REQUIRED TASK → Print all of the data exactly as written.
--- begin DATA SHOWN ---
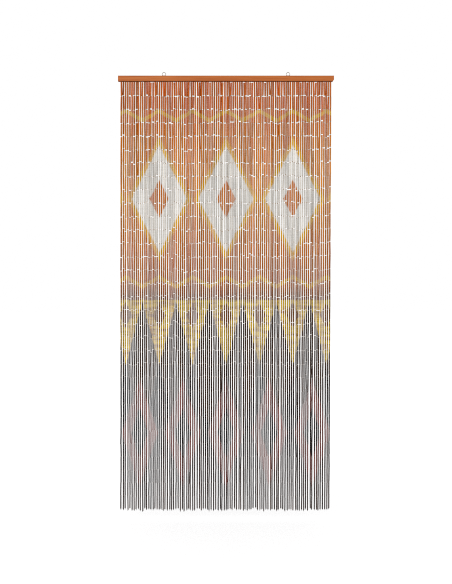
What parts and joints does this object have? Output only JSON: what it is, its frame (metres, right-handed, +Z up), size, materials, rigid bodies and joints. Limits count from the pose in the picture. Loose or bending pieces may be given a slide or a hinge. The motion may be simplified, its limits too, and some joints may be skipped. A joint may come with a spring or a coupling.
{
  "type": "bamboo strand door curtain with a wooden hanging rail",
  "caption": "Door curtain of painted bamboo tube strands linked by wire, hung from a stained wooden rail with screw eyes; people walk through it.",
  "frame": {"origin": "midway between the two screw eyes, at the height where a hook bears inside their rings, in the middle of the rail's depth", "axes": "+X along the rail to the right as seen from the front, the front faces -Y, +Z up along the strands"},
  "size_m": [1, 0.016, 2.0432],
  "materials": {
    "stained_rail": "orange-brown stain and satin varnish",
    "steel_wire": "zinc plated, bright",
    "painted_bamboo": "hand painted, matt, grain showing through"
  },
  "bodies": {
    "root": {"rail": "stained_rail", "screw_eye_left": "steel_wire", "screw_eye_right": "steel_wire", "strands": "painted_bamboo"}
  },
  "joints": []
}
--- end DATA SHOWN ---
EXERCISE RESPONSE →
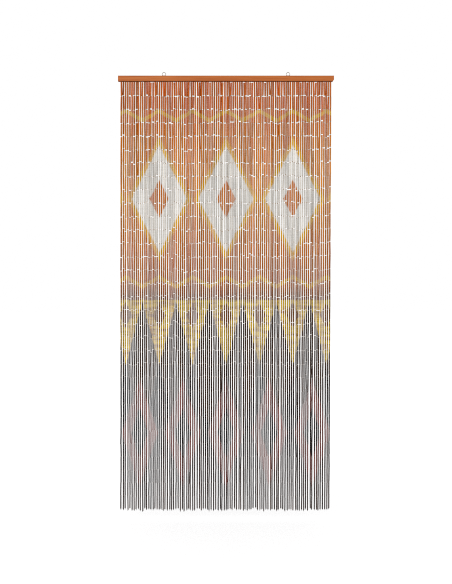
What parts and joints does this object have? Output only JSON: what it is, its frame (metres, right-handed, +Z up), size, materials, rigid bodies and joints. Limits count from the pose in the picture. Loose or bending pieces may be given a slide or a hinge. The motion may be simplified, its limits too, and some joints may be skipped. A joint may come with a spring or a coupling.
{
  "type": "bamboo strand door curtain with a wooden hanging rail",
  "caption": "Door curtain of painted bamboo tube strands linked by wire, hung from a stained wooden rail with screw eyes; people walk through it.",
  "frame": {"origin": "midway between the two screw eyes, at the height where a hook bears inside their rings, in the middle of the rail's depth", "axes": "+X along the rail to the right as seen from the front, the front faces -Y, +Z up along the strands"},
  "size_m": [1, 0.016, 2.0432],
  "materials": {
    "stained_rail": "orange-brown stain and satin varnish",
    "steel_wire": "zinc plated, bright",
    "painted_bamboo": "hand painted, matt, grain showing through"
  },
  "bodies": {
    "root": {"rail": "stained_rail", "screw_eye_left": "steel_wire", "screw_eye_right": "steel_wire", "strands": "painted_bamboo"}
  },
  "joints": []
}